# MATERIAL PROVIDED
▬▬▬▬▬▬

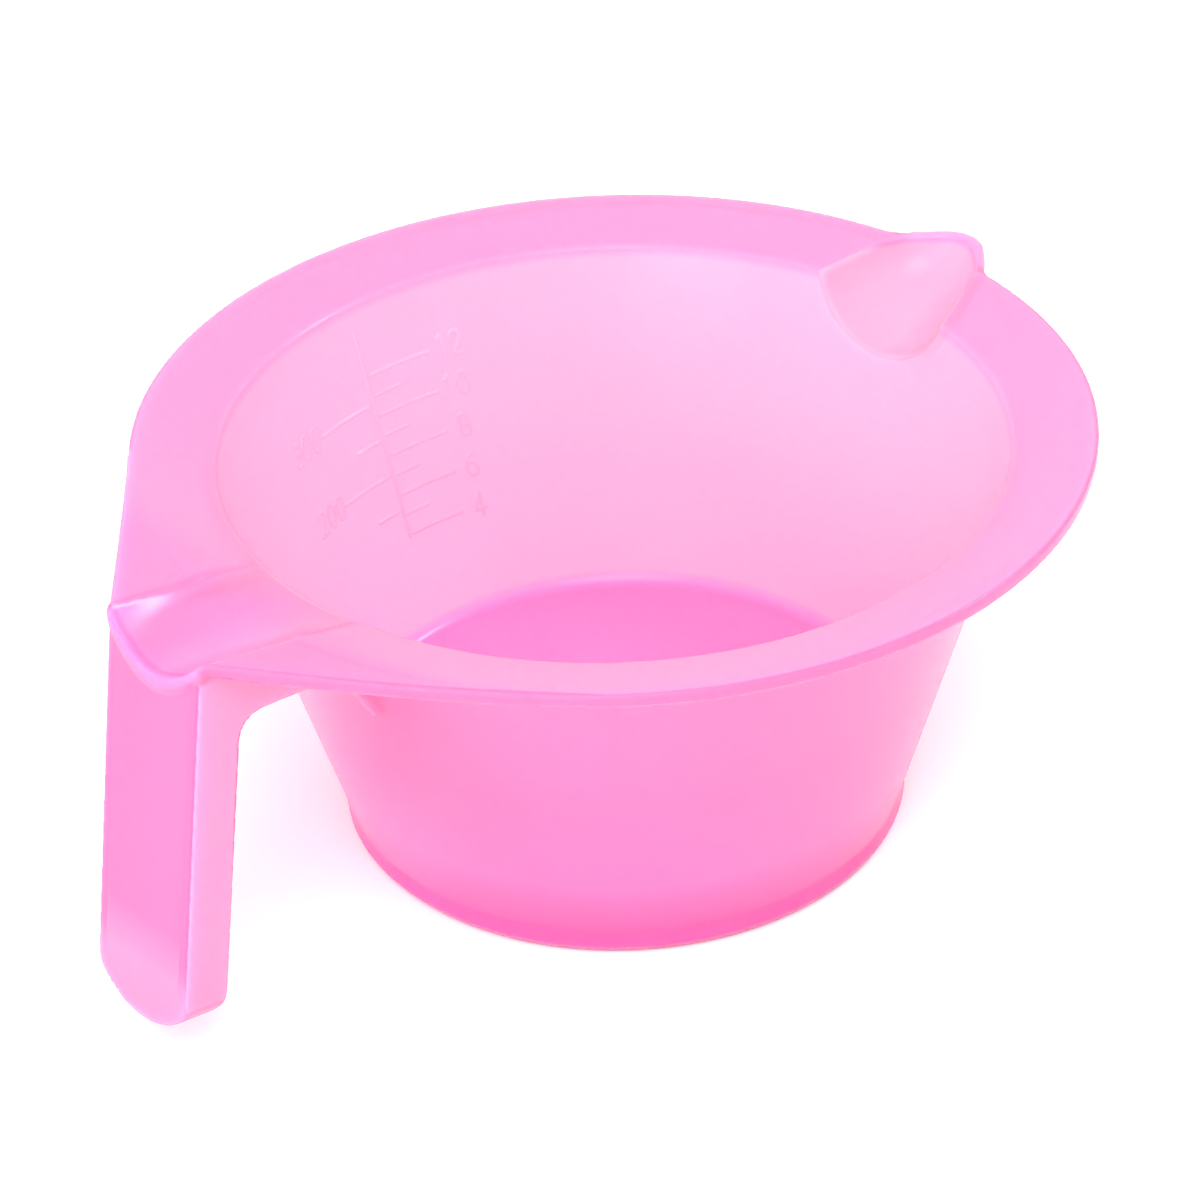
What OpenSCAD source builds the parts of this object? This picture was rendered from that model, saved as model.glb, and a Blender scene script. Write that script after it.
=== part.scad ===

▬▬▬▬▬▬

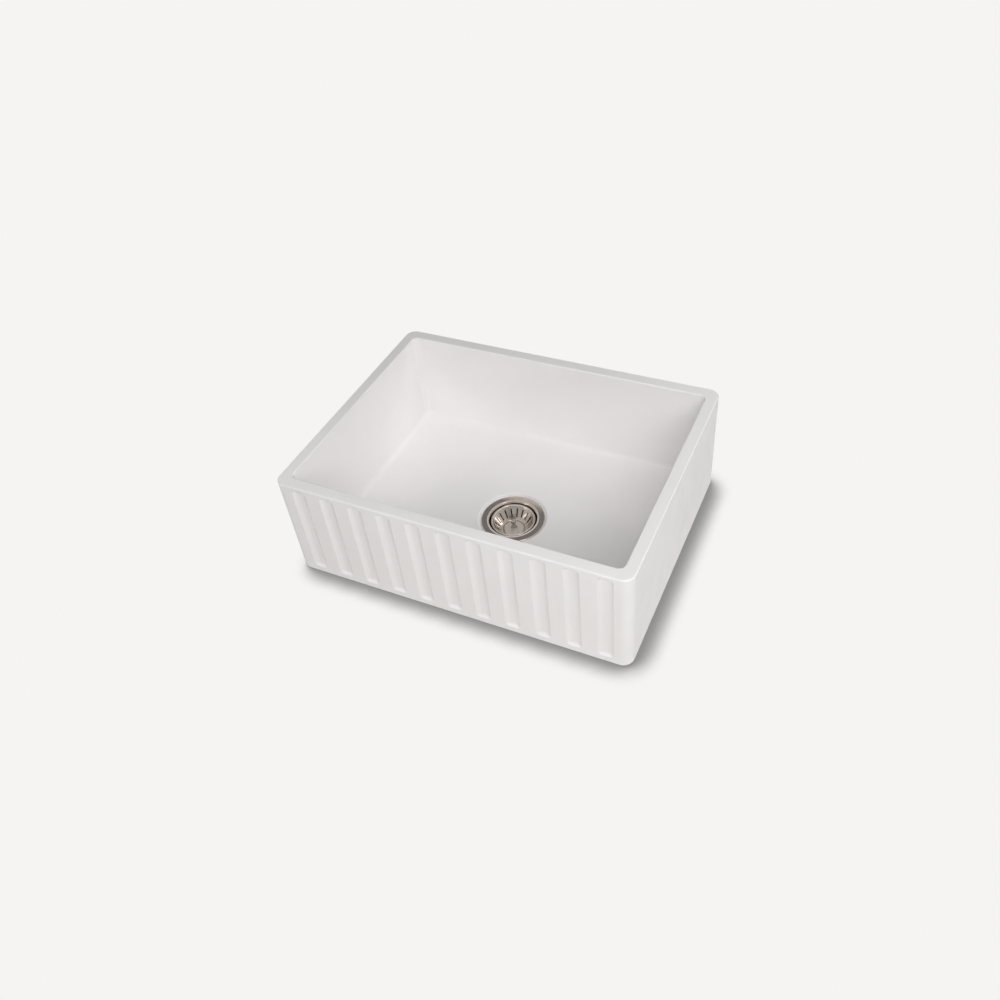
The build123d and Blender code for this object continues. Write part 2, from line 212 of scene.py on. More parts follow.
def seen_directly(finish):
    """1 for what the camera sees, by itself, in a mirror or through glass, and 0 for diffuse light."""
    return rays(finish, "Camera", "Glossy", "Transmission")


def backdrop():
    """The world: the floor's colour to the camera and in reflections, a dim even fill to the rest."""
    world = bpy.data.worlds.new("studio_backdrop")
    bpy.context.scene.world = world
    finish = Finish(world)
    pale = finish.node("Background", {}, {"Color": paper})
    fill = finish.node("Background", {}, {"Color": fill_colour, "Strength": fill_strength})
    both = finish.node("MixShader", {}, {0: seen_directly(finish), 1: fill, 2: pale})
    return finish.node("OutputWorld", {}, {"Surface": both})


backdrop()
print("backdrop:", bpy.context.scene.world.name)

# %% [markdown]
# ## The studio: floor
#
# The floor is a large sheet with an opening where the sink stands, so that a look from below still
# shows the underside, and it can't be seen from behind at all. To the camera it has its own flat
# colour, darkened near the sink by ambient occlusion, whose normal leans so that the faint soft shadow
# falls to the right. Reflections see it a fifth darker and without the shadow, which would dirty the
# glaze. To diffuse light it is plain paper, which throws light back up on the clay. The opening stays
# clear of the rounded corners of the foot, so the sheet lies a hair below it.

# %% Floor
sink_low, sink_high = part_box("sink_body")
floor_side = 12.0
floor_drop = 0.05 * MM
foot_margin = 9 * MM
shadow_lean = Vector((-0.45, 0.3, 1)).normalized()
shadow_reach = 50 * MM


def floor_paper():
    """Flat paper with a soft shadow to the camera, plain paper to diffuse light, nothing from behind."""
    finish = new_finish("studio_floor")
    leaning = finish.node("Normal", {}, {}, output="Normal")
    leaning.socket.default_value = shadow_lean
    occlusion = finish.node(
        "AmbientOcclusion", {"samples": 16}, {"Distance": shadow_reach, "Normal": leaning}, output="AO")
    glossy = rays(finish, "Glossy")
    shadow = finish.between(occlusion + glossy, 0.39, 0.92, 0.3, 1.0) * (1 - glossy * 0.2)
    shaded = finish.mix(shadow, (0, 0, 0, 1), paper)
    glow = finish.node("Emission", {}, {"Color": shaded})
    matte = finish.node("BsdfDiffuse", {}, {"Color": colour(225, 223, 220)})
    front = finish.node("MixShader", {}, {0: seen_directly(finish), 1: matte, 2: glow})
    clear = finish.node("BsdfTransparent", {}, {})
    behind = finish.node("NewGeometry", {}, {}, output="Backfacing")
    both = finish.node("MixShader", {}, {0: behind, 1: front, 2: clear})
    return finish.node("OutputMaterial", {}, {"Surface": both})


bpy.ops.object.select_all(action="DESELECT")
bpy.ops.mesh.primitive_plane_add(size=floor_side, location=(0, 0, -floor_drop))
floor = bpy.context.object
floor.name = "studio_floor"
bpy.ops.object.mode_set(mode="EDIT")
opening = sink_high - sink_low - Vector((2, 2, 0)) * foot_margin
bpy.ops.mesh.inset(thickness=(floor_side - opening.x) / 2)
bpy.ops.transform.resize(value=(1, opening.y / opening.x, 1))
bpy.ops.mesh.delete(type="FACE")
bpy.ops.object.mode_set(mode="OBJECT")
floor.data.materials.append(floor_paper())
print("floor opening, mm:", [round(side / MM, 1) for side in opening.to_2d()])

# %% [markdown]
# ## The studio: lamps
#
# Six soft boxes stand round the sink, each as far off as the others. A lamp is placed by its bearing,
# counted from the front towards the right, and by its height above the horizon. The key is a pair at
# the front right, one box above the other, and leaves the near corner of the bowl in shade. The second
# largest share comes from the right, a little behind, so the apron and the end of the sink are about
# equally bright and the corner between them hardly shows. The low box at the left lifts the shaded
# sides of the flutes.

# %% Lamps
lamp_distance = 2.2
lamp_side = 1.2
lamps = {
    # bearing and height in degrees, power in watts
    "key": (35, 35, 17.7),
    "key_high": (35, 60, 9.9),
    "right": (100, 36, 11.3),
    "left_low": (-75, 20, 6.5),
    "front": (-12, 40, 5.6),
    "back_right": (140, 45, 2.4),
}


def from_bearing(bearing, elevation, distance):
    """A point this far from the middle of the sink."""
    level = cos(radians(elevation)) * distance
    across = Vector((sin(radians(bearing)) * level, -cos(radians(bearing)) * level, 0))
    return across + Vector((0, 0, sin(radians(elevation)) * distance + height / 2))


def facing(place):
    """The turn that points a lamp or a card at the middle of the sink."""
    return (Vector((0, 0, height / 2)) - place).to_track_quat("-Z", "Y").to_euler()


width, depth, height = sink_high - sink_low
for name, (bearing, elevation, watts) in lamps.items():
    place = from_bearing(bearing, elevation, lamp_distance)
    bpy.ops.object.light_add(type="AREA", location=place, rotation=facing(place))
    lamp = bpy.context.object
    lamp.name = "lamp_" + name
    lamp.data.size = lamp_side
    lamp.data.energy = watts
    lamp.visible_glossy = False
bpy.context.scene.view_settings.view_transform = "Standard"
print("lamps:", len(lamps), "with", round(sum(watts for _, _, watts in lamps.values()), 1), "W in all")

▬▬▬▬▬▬

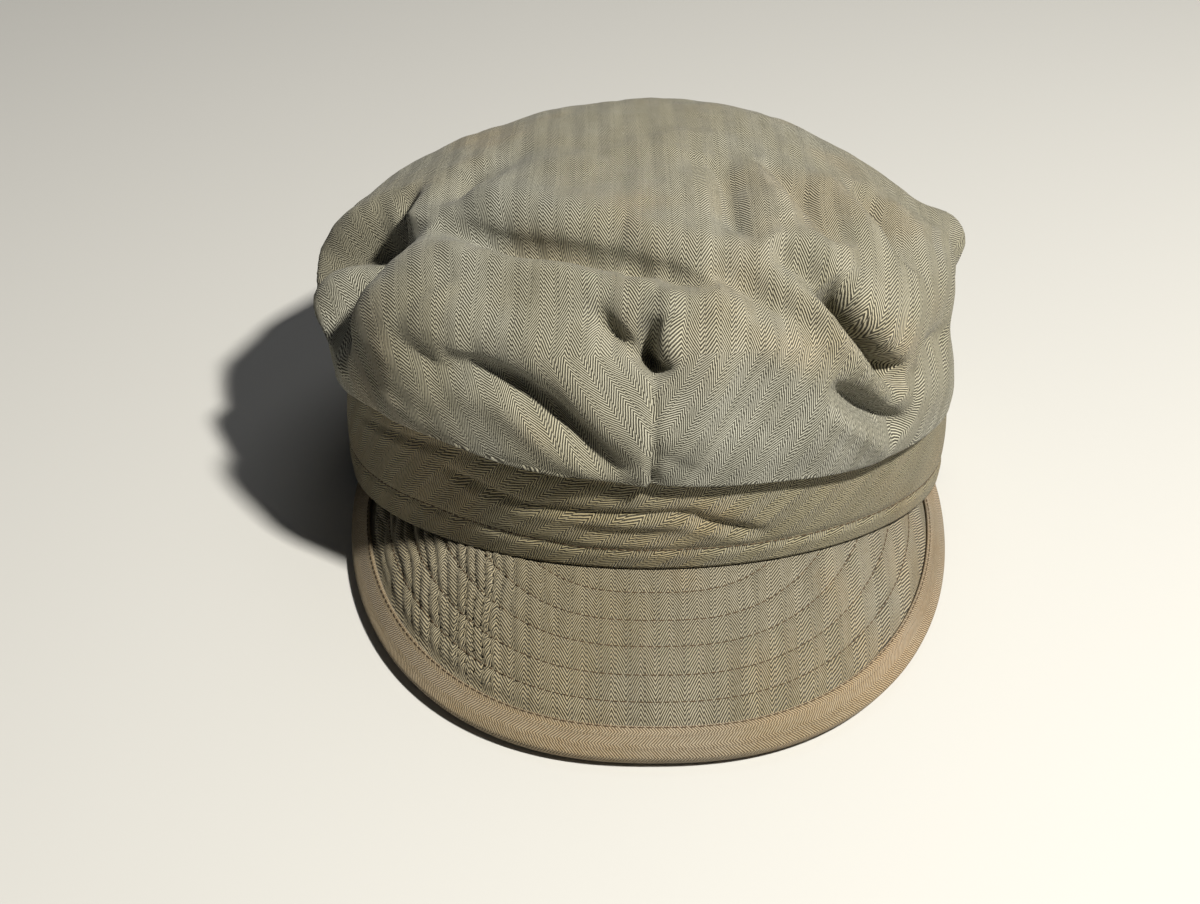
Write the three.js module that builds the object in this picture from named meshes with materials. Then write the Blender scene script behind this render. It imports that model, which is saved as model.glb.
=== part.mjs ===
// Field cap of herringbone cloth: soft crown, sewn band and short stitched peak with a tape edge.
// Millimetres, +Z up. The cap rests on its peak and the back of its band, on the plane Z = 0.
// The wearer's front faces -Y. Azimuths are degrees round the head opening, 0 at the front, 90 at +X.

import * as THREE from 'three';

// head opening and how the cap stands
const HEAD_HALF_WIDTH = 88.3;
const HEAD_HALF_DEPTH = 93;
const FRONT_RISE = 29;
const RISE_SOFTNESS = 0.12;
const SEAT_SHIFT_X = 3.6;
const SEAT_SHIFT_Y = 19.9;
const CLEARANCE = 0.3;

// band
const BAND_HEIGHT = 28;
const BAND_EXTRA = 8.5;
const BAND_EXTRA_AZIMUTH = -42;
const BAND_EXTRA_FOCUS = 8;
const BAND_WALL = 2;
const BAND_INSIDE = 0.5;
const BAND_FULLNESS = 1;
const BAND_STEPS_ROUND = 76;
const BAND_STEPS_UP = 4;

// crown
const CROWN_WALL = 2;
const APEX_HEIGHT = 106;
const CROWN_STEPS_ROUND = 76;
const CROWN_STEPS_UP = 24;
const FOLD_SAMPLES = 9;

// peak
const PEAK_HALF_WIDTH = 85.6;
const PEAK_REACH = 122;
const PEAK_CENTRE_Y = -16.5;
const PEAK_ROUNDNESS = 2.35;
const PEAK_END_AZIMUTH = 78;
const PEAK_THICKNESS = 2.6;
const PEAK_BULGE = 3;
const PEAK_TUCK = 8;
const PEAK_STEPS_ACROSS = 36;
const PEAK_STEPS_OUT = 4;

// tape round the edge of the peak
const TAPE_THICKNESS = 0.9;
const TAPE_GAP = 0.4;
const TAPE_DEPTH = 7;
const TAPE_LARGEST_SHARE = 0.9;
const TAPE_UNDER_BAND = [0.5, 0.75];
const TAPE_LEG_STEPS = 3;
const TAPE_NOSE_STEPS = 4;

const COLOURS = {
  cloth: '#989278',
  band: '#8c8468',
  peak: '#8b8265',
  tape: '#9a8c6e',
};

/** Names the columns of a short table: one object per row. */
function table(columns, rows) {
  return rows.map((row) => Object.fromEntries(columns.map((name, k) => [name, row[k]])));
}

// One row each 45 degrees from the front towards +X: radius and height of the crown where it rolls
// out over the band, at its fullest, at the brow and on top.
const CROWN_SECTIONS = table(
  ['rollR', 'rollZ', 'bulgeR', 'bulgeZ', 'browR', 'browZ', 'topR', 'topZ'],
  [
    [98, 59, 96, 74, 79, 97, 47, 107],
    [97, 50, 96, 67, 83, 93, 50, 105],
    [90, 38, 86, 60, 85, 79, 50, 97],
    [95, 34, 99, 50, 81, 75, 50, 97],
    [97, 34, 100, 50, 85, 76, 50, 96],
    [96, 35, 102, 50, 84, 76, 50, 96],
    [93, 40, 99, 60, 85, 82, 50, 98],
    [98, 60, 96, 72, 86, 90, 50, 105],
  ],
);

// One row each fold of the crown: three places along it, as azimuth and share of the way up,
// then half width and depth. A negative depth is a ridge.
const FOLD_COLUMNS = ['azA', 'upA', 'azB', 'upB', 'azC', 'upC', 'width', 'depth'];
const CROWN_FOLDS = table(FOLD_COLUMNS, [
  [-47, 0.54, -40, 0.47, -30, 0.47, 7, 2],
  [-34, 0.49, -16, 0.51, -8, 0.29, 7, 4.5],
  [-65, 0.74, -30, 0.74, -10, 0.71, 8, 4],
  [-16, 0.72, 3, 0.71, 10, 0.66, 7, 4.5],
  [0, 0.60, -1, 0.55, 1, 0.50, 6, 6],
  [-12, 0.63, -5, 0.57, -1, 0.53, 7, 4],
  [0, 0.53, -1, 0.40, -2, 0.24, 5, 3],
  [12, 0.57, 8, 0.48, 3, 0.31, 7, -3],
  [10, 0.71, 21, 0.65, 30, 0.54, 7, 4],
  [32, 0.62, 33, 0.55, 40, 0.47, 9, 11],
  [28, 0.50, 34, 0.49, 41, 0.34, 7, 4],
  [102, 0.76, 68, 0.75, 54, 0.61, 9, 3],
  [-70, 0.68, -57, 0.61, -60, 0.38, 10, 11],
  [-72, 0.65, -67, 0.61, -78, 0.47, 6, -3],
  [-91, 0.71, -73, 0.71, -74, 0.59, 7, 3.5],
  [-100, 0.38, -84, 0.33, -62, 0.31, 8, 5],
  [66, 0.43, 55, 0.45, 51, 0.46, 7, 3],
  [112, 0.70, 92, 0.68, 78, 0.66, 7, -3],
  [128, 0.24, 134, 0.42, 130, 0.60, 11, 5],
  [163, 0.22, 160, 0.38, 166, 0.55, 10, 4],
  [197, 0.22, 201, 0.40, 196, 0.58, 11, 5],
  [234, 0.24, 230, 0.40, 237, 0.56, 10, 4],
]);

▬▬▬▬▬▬

# STATED PROBLEM
Looking at the records above, tally the lines holding "model" and reply with that number only.

# FULL OUTPUT
2